=== TASK PROMPT ===
Your task is to copy a single run of lines that starts at the line with "before = set(bpy.data.objects)" and stops at the line with "obj.data.transform(world)", keeping both ends. Copy nothing else.

=== INFORMATION GIVEN ===
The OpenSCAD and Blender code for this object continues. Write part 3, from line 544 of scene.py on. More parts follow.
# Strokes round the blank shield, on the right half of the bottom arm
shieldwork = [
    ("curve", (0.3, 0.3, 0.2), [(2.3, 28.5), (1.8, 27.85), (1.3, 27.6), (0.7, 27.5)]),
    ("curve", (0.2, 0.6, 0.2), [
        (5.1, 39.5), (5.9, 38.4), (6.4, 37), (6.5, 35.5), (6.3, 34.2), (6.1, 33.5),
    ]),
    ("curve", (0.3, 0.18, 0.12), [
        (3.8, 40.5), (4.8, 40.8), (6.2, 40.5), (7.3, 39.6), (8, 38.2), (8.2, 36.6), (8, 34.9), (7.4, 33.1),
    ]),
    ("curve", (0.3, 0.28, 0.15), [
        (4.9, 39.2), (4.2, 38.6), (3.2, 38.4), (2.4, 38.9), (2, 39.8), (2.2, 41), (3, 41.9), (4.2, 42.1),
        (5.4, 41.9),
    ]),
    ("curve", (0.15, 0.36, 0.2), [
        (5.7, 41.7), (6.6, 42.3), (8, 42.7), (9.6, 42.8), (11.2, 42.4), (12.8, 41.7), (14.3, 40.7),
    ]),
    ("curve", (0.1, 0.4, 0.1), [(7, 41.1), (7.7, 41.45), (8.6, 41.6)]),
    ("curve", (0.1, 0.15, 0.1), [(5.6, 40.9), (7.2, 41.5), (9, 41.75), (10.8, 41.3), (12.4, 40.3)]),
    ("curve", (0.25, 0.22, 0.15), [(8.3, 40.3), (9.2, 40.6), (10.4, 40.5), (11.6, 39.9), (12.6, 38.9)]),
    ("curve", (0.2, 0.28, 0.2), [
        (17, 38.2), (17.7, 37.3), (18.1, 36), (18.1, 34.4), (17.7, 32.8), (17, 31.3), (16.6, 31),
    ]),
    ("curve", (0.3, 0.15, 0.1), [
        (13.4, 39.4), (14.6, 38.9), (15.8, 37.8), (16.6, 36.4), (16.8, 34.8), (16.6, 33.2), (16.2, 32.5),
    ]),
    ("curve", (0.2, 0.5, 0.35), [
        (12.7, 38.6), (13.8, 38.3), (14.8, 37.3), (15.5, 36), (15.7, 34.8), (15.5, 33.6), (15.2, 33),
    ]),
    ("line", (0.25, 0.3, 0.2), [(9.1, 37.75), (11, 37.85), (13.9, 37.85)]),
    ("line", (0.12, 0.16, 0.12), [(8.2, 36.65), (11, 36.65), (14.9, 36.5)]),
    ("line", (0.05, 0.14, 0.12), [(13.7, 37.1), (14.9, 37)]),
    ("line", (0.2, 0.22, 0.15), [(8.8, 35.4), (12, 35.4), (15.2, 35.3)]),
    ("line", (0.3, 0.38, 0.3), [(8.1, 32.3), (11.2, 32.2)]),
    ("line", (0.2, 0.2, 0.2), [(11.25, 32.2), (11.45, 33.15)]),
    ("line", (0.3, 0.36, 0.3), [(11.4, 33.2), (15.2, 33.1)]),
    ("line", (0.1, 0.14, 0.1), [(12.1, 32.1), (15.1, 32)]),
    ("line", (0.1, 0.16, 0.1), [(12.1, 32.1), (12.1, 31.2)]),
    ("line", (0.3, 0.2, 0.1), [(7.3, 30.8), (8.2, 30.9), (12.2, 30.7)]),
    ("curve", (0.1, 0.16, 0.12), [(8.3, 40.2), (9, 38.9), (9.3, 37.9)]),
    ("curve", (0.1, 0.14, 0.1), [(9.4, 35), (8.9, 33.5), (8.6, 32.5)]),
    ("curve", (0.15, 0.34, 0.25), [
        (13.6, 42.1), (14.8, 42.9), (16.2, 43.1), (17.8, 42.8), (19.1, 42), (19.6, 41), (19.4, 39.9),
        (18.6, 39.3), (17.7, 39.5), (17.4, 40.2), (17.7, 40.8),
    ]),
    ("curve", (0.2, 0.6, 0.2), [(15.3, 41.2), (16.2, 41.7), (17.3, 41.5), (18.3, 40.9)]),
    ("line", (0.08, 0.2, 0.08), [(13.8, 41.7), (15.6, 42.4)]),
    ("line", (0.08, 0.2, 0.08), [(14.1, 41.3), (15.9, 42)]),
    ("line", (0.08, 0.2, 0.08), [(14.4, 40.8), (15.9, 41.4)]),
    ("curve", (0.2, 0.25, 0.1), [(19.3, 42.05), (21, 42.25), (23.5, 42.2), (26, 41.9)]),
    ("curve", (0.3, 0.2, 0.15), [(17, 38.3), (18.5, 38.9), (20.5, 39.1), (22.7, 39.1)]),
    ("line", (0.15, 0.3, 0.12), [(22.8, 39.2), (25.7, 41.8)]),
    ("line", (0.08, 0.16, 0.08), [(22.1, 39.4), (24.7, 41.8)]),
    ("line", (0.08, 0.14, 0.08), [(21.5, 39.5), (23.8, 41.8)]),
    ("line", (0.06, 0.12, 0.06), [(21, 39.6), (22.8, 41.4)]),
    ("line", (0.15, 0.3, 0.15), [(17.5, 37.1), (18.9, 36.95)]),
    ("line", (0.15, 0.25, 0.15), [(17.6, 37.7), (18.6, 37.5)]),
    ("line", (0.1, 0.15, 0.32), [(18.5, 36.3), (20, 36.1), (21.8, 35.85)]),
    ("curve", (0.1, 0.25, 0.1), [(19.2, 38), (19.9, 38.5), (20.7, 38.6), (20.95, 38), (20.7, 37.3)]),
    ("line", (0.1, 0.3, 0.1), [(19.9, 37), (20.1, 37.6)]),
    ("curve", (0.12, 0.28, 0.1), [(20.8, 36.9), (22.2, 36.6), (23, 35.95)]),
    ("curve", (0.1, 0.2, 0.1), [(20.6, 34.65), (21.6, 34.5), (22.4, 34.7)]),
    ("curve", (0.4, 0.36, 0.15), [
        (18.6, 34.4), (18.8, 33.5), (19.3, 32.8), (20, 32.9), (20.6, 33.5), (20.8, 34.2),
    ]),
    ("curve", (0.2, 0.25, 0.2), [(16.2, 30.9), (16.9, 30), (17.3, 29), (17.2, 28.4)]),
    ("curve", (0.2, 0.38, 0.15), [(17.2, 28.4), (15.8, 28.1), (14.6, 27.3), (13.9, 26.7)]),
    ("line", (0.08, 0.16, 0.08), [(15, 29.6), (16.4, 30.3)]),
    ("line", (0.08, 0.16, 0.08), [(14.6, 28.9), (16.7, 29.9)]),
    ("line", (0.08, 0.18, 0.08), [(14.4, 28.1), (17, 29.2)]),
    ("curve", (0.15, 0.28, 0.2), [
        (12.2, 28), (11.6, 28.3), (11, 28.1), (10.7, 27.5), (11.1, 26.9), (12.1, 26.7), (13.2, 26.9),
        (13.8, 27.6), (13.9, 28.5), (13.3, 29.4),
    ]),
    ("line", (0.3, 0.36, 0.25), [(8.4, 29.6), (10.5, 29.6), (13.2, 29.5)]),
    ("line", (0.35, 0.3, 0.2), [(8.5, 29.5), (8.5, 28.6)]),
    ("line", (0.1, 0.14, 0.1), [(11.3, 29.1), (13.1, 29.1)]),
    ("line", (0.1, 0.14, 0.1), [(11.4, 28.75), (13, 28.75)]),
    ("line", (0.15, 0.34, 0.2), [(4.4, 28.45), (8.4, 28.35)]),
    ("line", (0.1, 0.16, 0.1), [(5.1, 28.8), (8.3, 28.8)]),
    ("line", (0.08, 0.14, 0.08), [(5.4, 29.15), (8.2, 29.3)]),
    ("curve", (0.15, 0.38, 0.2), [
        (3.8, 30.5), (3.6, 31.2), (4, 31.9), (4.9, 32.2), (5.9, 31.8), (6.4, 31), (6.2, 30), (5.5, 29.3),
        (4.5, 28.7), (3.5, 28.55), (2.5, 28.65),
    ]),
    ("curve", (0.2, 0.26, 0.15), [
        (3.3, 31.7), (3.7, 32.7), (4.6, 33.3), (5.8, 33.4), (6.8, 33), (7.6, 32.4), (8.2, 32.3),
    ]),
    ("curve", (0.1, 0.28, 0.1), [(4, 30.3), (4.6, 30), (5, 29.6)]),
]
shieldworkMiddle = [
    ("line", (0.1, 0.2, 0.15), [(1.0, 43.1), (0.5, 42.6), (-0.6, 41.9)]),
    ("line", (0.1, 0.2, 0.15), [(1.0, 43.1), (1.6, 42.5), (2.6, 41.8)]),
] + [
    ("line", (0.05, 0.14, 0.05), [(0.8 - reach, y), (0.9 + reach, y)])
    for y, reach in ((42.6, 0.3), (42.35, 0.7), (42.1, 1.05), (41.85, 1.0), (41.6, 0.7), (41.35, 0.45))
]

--

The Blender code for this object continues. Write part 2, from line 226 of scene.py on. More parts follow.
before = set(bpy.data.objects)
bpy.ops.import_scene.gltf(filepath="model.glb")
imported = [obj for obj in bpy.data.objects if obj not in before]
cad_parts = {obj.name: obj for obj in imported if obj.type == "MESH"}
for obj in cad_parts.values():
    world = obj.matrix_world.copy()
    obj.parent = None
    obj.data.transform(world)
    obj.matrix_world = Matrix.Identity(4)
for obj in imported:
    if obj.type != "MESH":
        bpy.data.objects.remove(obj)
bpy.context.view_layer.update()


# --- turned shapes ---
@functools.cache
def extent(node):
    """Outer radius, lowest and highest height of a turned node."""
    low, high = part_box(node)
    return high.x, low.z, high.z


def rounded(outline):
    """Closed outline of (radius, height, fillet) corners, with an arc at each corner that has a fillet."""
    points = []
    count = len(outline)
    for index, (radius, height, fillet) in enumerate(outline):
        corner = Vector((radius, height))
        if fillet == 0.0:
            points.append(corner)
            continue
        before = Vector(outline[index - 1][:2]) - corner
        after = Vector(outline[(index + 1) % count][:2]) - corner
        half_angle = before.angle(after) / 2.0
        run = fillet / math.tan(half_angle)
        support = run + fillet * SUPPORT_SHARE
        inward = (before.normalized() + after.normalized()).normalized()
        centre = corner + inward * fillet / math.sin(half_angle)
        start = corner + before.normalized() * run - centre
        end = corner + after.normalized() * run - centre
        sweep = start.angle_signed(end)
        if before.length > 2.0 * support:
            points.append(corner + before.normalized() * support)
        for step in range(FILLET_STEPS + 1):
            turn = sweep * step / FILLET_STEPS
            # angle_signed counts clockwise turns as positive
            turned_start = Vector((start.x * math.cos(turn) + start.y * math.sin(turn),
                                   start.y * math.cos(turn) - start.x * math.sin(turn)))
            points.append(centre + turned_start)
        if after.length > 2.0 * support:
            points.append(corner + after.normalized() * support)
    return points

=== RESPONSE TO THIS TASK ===
before = set(bpy.data.objects)
bpy.ops.import_scene.gltf(filepath="model.glb")
imported = [obj for obj in bpy.data.objects if obj not in before]
cad_parts = {obj.name: obj for obj in imported if obj.type == "MESH"}
for obj in cad_parts.values():
    world = obj.matrix_world.copy()
    obj.parent = None
    obj.data.transform(world)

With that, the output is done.